Results from both sources are merged, deduplicated by domain, and scored. The search engine used is displayed alongside each article. Six risk categories are screened:

CategoryKeywords searched
⛔ Sanctionssanction, embargo, asset freeze, blacklist, OFAC, SECO, designated, restricted
🚔 Crimefraud, criminal, convicted, trial, sentenced, arrested, charged, guilty, prison
💸 Corruptioncorruption, bribery, bribe, embezzlement, kickback, misappropriation, kleptocracy
🏦 Launderingmoney laundering, illicit finance, financial crime, shell company, offshore
💣 Terrorismterrorism, terrorist, terror financing, extremist, jihadist, ISIS, Al-Qaeda
🔎 Investigationinvestigation, indicted, probe, inquiry, accused, suspect, warrant, Interpol

Scoring algorithm

Unlike the sanctions score, the adverse news score is based on source reliability and article freshness — not the number of categories found. Categories are used only to filter out irrelevant results.

FactorWeightHow it works
Source reliability80%Reuters, BBC, OCCRP → 88-92pts. Government sources → 95-100pts. Unknown blogs → 45pts.
Article freshness20%<1 month → 95pts. <1 year → 75pts. <5 years → 45pts. Older → 15-30pts.

The final score is: score = source_reliability × 0.80 + date_freshness × 0.20

A HIGH risk article from Reuters published last month scores ~90. The same article from an unknown blog scores ~50.

Name detection

To include an article, the person's name must appear in the search result.
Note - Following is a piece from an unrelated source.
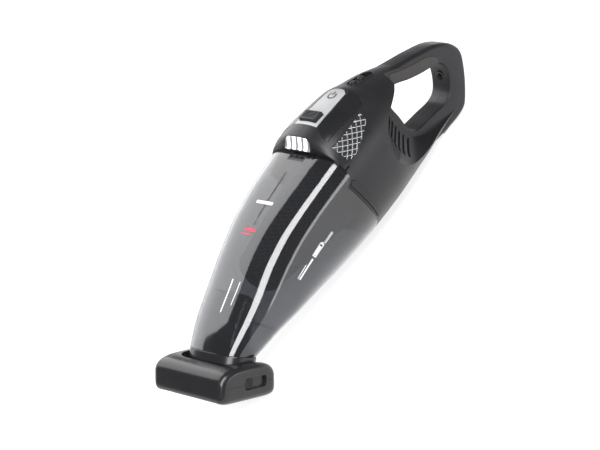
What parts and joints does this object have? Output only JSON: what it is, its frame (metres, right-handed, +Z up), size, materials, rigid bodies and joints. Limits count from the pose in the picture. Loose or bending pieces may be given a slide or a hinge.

The system checks in this order:

  1. Exact match in title — last name appears verbatim in the article title
  2. Exact match in snippet — last name appears in the short extract returned by the search engine
  3. First name + last name in title — both provided names appear in the title
  4. Fuzzy match on title — handles transliterations (e.g. "Poutine" → "Putin"). Similarity threshold: 85%
  5. Compound names — all parts of a compound last name appear anywhere in title + snippet (e.g. "Salinas" + "Pliego")
⚠️ Limitation: If the name only appears in the body of the article (not in the title or snippet returned by the search engine), the article will be missed. This is a constraint of search engine APIs which only return short excerpts.